The extra trees worked better than expected. I did very little tuning yet it was strong and had fairly different false positives than the random forest model. The MLP model may, with enough tuning, eventually perform well, but maybe it’s a bad model for the number and type of features. I’m eager to try with an SVC model, but SVC training time grows quadratically so I’d need to use a bagging classifier with many smaller SVCs.

There are many different ways to combine models — voting, soft voting, blending, and stacking. What I’ve described here is a variant of voting. I’d like to experiment with stacking which works by training multiple models, then using the output of those models as features into a “second layer” model which figures out how to best combine the models.
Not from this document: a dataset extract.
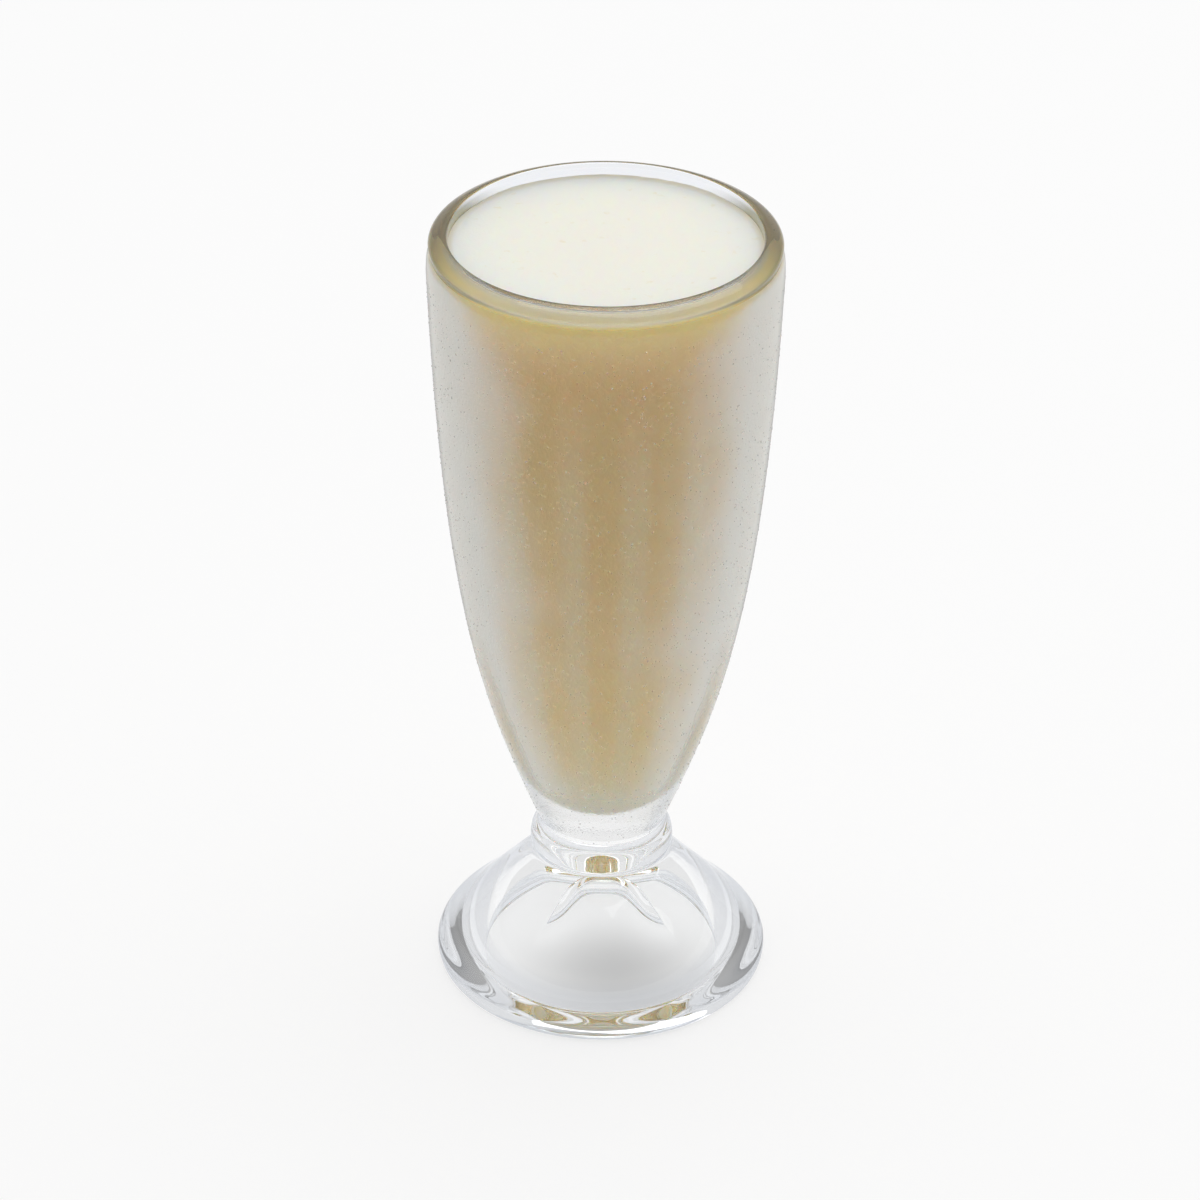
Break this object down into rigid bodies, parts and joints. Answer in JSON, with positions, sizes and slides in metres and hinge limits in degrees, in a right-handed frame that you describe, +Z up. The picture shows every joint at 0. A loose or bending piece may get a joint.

Since I’m most interested in minimizing false positives, I’ll have to compare stacking performance versus requiring all models agree. It may be possible to weight benign samples so models favor avoiding false positives while training without sacrificing detection rates.

The main bottleneck for this research is computing speed and memory. I may be able to just use a smaller training set. I can find out how small the training set can be by training on a subset of the data and testing the performance against the out-of-sample data. Another option is to switch from SKLearn to TensorFlow GPU which allows me to take advantage of my totally justified video card purchase.